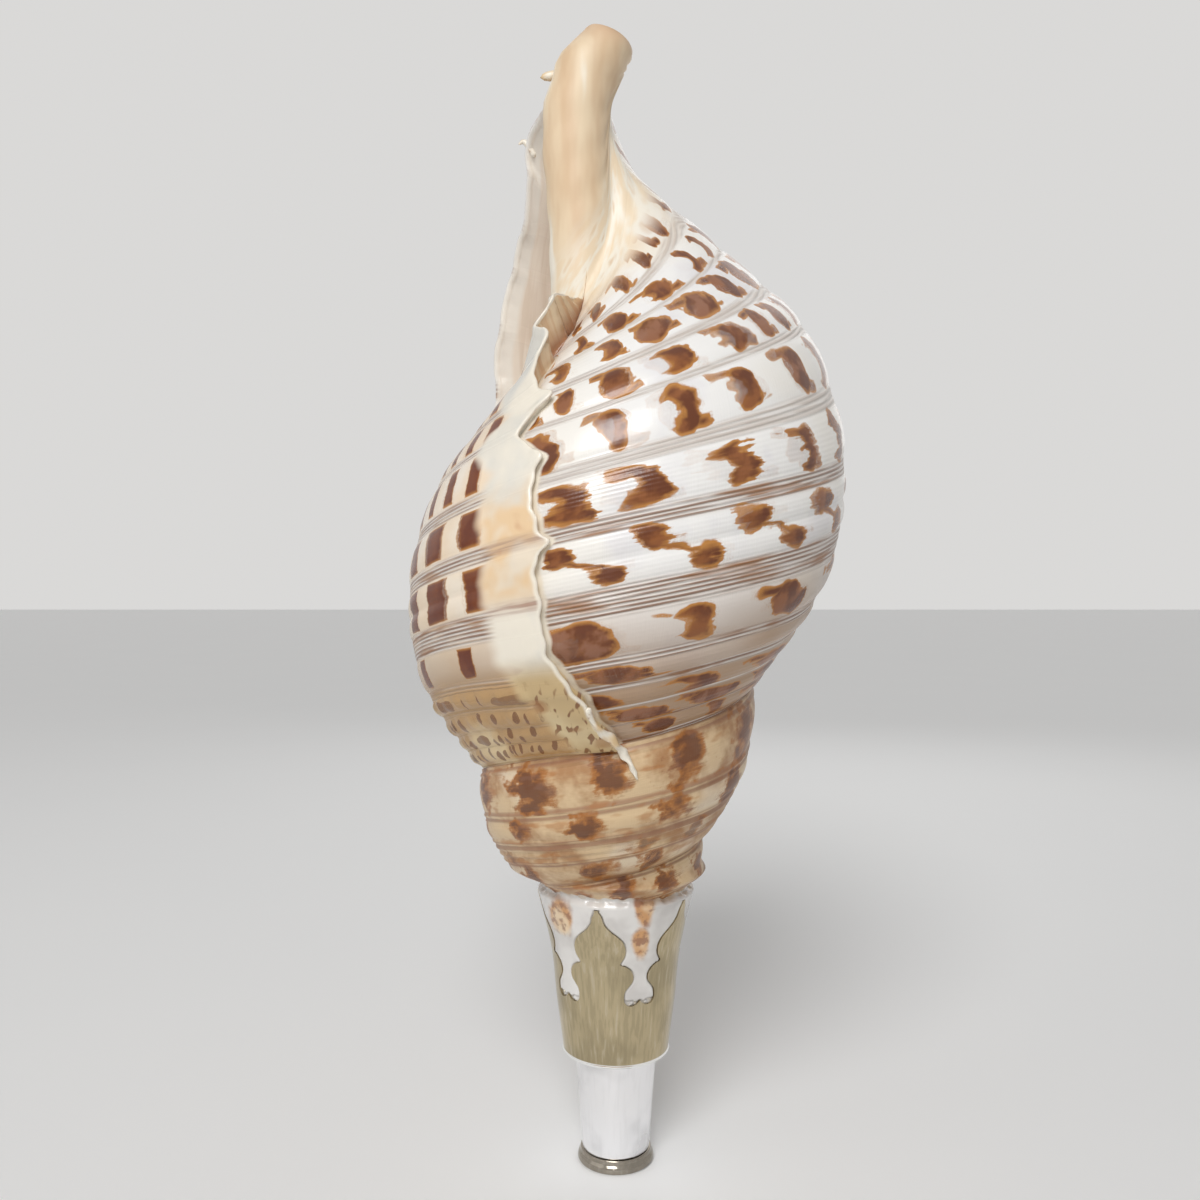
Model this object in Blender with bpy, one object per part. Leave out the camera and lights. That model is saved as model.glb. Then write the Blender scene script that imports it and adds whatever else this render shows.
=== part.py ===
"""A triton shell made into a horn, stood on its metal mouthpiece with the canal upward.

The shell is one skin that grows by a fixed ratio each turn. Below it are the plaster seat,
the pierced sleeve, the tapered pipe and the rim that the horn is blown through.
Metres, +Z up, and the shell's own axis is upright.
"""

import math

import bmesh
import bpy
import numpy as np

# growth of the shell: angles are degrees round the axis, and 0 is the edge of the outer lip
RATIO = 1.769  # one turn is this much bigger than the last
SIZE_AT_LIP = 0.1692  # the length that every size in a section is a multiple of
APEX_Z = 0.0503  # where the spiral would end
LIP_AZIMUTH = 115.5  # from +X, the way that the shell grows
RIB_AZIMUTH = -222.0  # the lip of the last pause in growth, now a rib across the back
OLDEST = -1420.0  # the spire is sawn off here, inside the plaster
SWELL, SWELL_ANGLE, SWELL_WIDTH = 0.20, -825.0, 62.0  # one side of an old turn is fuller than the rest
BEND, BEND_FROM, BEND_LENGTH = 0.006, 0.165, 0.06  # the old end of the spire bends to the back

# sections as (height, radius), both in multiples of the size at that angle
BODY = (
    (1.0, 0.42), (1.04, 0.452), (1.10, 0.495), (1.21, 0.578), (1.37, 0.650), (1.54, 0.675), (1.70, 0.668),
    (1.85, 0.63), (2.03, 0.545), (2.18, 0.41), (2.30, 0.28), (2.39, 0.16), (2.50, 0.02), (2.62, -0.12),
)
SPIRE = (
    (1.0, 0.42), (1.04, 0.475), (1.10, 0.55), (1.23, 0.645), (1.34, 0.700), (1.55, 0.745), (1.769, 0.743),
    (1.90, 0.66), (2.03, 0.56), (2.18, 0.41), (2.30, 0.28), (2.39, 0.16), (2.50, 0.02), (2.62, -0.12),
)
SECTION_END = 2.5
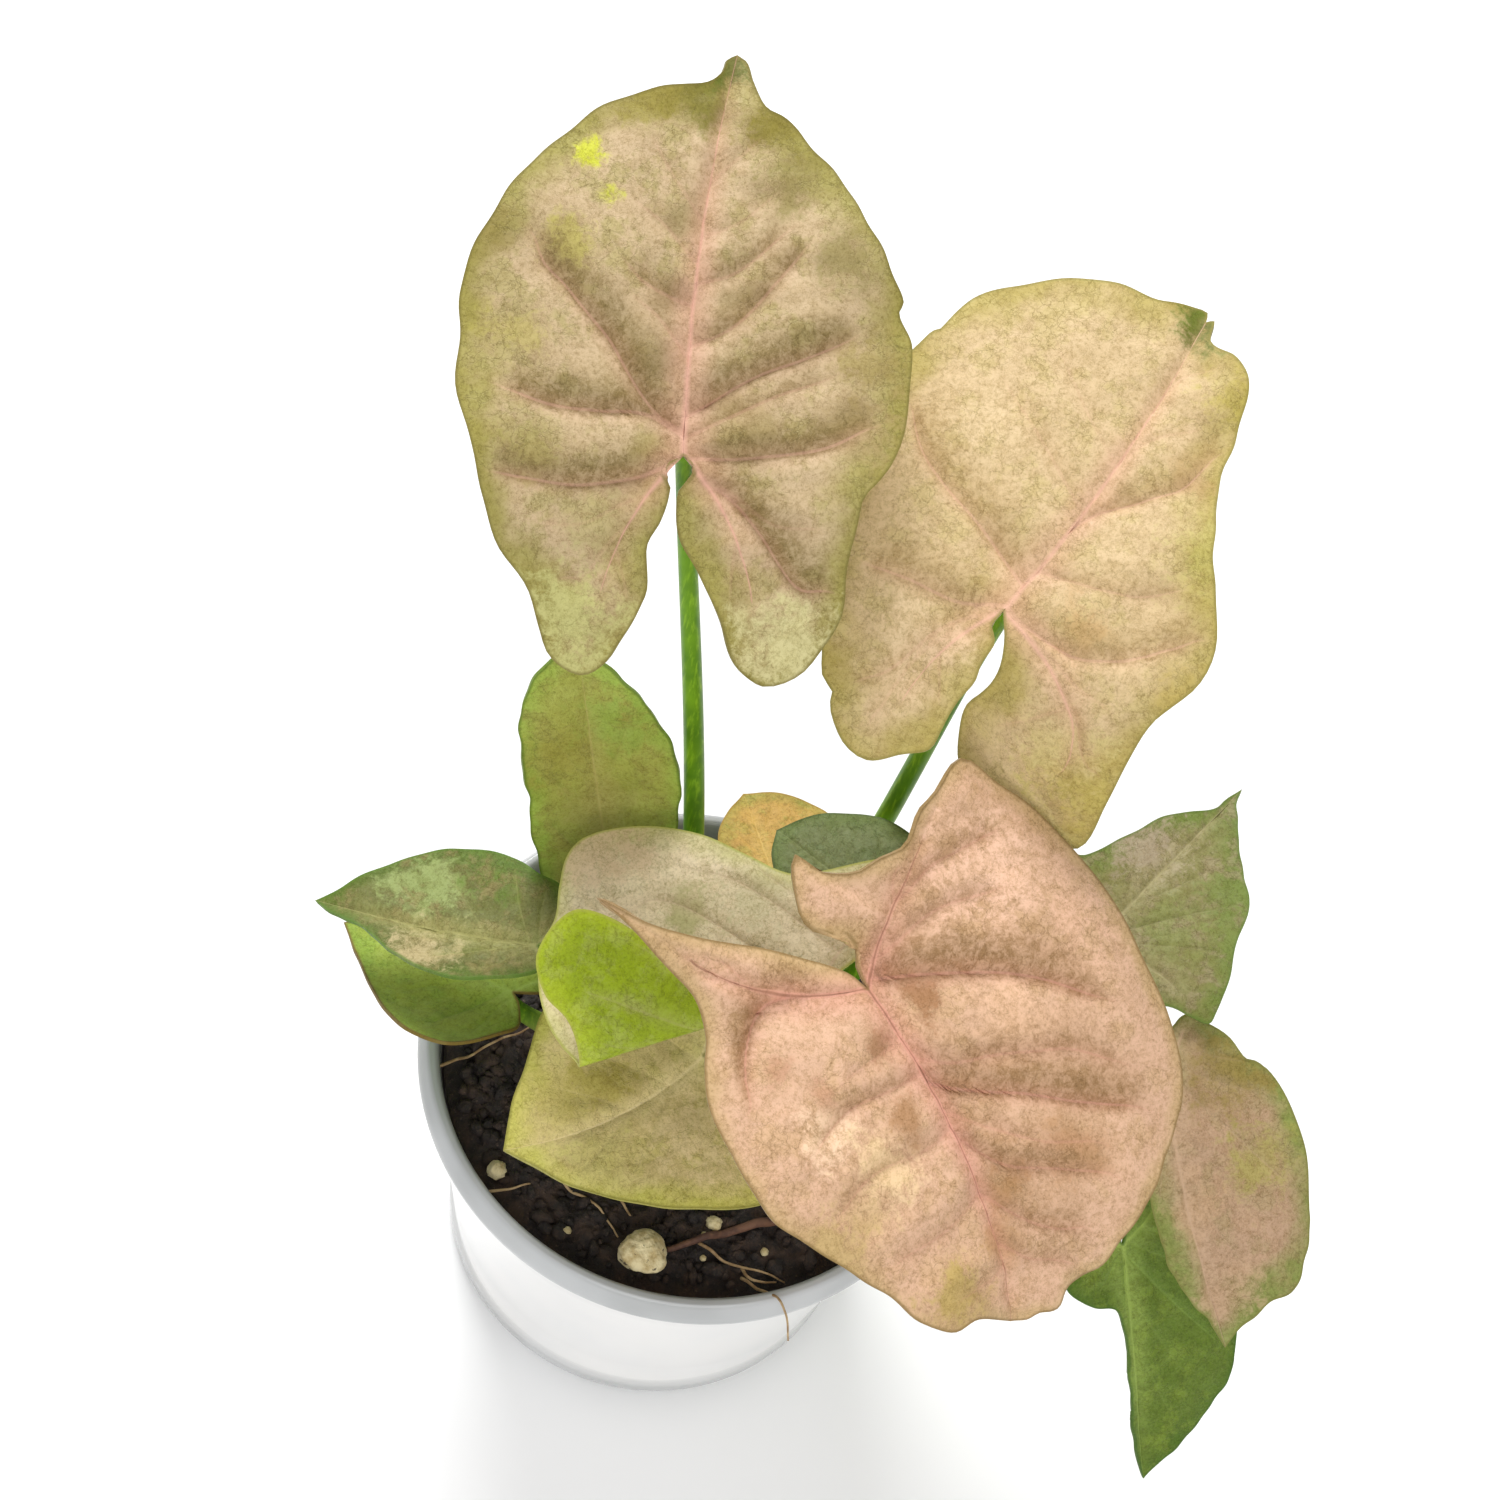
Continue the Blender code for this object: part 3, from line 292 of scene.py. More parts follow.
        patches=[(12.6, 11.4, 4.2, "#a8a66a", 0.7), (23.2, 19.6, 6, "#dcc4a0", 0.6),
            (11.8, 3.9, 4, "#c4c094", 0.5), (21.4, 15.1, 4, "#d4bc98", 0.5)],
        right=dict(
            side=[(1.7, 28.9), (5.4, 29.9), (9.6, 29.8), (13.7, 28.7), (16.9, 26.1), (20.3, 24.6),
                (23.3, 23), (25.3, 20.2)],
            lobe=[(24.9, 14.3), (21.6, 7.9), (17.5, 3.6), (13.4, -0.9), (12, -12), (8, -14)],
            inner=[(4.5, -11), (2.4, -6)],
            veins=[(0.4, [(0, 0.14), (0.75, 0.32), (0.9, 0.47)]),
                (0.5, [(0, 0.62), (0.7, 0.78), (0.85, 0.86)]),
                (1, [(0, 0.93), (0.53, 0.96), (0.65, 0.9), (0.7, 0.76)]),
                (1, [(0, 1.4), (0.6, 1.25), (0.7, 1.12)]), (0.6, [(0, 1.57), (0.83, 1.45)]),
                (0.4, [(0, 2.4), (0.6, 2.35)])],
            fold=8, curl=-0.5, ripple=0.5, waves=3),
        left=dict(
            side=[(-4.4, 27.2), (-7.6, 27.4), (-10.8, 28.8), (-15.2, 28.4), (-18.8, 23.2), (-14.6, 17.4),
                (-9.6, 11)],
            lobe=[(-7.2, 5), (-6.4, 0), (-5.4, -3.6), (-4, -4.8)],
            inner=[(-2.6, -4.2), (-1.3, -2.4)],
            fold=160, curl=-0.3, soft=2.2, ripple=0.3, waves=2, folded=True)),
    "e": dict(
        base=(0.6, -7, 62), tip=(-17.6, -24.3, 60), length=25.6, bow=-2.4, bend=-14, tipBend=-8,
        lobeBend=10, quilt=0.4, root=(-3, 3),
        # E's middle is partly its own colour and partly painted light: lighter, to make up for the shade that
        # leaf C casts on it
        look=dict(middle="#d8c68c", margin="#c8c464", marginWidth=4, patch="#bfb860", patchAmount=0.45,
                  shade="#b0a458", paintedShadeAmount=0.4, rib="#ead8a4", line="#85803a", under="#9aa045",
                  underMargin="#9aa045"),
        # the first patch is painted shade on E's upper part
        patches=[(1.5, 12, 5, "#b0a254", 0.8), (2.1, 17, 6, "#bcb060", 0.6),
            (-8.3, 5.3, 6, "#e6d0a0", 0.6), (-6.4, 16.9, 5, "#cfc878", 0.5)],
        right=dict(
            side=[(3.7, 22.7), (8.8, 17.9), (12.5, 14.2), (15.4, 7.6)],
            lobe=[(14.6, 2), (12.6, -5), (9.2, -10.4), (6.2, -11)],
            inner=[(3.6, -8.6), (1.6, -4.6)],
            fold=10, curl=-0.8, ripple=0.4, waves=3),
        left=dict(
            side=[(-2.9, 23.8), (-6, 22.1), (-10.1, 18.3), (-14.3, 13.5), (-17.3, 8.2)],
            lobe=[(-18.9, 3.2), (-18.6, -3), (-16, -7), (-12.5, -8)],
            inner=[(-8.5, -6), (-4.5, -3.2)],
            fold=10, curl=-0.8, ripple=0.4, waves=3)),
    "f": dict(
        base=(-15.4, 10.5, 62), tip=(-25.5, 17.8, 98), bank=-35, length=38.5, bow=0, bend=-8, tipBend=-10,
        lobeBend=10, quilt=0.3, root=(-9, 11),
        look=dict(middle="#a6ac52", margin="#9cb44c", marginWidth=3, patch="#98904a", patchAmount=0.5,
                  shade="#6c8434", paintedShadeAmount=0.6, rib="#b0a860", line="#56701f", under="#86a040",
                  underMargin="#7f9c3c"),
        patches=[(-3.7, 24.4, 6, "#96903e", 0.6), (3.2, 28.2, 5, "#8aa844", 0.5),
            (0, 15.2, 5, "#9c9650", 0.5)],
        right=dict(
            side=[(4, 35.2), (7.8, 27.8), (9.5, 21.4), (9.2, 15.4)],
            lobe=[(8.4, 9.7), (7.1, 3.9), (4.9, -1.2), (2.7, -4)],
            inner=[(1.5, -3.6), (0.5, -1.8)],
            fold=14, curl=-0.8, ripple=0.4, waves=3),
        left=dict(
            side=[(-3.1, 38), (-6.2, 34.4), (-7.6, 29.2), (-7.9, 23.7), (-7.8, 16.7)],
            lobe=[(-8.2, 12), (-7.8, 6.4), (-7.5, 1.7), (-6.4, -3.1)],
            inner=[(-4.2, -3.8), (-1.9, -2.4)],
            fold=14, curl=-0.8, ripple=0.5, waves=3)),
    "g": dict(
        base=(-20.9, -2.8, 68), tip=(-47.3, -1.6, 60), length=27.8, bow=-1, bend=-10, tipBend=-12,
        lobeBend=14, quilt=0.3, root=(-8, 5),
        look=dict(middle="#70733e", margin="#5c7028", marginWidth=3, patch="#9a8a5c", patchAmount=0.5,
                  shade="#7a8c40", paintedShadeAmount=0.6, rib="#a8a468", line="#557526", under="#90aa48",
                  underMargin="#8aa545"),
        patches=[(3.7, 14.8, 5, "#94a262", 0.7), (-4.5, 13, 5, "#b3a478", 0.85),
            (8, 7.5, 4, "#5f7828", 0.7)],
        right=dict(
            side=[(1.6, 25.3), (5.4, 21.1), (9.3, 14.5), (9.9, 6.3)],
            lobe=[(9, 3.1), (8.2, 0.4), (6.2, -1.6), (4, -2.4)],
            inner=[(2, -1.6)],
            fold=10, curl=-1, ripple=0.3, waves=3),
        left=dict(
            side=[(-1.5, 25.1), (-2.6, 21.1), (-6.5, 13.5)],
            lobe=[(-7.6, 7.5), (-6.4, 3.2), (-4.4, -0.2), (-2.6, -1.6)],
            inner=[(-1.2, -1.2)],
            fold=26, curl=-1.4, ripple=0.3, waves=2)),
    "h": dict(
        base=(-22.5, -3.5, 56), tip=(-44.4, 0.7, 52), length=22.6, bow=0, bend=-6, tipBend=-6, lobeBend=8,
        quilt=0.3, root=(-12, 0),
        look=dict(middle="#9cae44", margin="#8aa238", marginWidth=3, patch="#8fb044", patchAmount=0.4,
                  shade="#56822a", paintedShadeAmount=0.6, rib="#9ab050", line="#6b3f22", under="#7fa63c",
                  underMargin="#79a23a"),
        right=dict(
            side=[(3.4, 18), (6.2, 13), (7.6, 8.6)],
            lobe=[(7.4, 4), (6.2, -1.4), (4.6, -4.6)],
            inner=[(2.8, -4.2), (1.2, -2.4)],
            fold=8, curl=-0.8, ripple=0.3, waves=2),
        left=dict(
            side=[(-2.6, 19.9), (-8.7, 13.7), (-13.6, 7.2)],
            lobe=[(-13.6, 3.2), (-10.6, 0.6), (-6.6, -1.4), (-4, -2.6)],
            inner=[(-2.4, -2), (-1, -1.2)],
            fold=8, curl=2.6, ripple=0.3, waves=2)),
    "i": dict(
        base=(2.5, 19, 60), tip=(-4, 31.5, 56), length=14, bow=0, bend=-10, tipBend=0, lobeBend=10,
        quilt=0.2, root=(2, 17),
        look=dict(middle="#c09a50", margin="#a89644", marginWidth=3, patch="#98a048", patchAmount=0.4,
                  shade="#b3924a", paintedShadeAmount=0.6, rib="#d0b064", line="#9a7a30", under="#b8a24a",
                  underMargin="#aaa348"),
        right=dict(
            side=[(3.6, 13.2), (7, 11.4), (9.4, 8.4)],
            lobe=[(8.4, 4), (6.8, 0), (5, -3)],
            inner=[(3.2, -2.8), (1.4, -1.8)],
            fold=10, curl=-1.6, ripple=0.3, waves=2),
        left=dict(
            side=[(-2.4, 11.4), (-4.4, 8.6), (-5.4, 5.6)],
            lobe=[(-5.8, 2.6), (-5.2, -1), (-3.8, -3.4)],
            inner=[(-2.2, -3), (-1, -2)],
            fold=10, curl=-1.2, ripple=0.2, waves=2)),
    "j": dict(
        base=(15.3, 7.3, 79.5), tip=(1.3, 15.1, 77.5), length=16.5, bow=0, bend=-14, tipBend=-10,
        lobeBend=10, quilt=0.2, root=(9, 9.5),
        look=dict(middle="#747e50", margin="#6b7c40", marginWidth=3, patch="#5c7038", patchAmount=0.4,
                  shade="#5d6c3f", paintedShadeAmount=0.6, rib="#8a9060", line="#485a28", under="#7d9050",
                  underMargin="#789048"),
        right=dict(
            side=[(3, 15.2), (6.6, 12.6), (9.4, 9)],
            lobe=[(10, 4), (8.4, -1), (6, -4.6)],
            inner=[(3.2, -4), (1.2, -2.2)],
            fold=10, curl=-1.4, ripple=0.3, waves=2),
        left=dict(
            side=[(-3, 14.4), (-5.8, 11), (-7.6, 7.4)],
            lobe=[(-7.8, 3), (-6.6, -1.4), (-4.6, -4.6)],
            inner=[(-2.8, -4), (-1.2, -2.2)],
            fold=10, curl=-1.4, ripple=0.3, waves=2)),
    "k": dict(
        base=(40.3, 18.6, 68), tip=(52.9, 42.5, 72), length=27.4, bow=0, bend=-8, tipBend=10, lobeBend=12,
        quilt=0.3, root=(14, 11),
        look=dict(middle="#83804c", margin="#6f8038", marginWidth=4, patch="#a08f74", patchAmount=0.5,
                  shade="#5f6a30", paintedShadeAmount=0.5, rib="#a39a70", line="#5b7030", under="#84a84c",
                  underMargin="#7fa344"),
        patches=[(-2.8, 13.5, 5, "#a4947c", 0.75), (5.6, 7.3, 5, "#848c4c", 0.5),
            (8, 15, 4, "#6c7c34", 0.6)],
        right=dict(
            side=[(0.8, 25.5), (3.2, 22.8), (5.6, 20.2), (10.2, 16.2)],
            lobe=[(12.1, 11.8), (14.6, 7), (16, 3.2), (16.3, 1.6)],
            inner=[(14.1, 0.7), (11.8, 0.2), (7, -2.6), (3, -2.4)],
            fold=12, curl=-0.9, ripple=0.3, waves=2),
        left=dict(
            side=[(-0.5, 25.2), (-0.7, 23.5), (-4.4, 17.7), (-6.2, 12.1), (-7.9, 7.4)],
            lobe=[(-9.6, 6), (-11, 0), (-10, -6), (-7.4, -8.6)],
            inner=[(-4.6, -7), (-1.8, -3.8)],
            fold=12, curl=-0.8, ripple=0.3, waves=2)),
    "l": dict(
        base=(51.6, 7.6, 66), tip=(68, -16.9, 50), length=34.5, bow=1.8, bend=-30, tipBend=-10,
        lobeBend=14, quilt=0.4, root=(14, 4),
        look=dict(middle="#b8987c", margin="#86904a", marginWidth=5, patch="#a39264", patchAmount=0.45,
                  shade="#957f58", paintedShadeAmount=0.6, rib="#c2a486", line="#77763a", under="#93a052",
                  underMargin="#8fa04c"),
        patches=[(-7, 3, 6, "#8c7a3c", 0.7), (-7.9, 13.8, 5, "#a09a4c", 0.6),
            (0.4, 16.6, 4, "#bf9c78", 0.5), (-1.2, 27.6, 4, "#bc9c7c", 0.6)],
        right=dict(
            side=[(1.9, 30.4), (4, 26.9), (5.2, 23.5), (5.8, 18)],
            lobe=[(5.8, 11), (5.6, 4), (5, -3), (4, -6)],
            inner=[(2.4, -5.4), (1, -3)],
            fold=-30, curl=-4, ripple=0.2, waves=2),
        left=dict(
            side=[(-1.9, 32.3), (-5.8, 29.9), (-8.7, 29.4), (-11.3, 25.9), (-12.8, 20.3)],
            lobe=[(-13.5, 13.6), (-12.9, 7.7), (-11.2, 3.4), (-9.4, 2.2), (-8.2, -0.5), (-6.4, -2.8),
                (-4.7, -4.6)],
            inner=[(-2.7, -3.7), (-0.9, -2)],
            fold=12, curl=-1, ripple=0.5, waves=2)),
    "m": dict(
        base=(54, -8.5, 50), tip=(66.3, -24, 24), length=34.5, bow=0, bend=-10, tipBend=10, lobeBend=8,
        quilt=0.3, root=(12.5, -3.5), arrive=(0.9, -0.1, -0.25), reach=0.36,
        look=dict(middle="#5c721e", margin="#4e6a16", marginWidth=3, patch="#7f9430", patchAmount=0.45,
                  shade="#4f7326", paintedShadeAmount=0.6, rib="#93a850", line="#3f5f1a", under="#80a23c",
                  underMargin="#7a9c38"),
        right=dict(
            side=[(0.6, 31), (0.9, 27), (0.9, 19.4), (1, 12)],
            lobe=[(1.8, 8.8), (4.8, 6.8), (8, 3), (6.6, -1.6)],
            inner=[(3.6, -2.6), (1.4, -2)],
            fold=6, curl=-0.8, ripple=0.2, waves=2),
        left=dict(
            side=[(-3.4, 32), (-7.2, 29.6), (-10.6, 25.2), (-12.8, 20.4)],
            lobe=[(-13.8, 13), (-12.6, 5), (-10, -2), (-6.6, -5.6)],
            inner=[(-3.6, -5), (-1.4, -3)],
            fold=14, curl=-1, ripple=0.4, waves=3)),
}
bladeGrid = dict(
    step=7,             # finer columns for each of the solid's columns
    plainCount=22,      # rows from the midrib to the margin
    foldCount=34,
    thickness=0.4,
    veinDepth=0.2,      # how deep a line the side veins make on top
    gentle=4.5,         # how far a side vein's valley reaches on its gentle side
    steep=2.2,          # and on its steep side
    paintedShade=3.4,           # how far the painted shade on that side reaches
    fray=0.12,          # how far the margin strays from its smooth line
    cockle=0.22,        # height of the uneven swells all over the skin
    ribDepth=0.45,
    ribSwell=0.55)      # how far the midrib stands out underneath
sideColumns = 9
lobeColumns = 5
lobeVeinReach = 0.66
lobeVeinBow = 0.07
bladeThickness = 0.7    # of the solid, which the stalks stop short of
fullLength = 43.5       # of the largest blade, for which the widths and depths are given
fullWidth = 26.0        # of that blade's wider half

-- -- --

Short exercise
Return exactly the opening lines of the listing above, ending with the line that has "the canal upward.".

Final answer
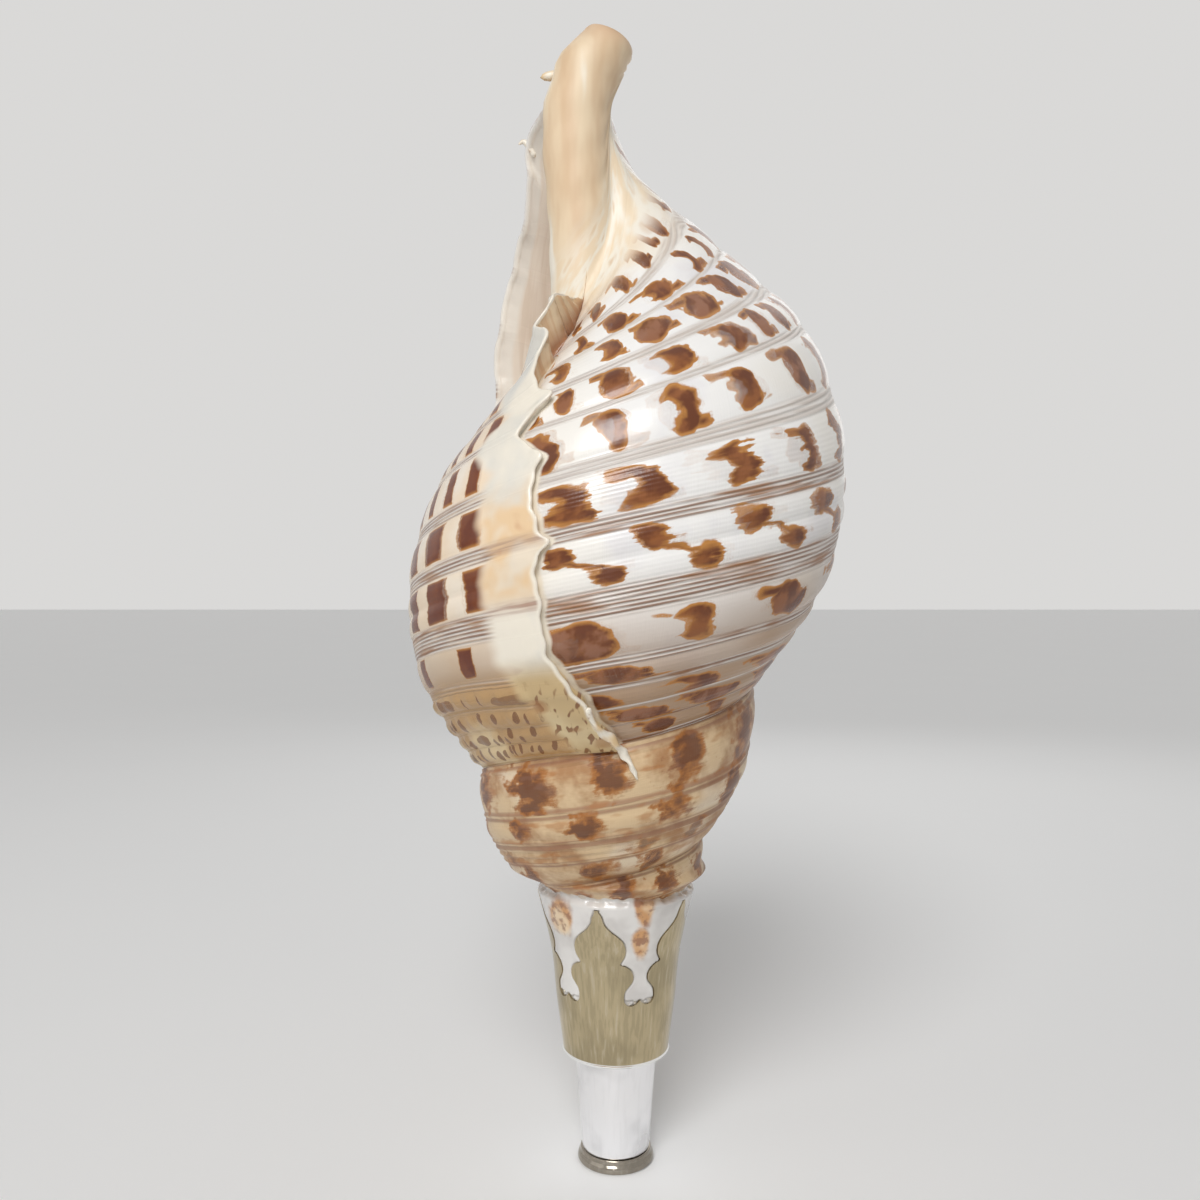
Model this object in Blender with bpy, one object per part. Leave out the camera and lights. That model is saved as model.glb. Then write the Blender scene script that imports it and adds whatever else this render shows.
=== part.py ===
"""A triton shell made into a horn, stood on its metal mouthpiece with the canal upward.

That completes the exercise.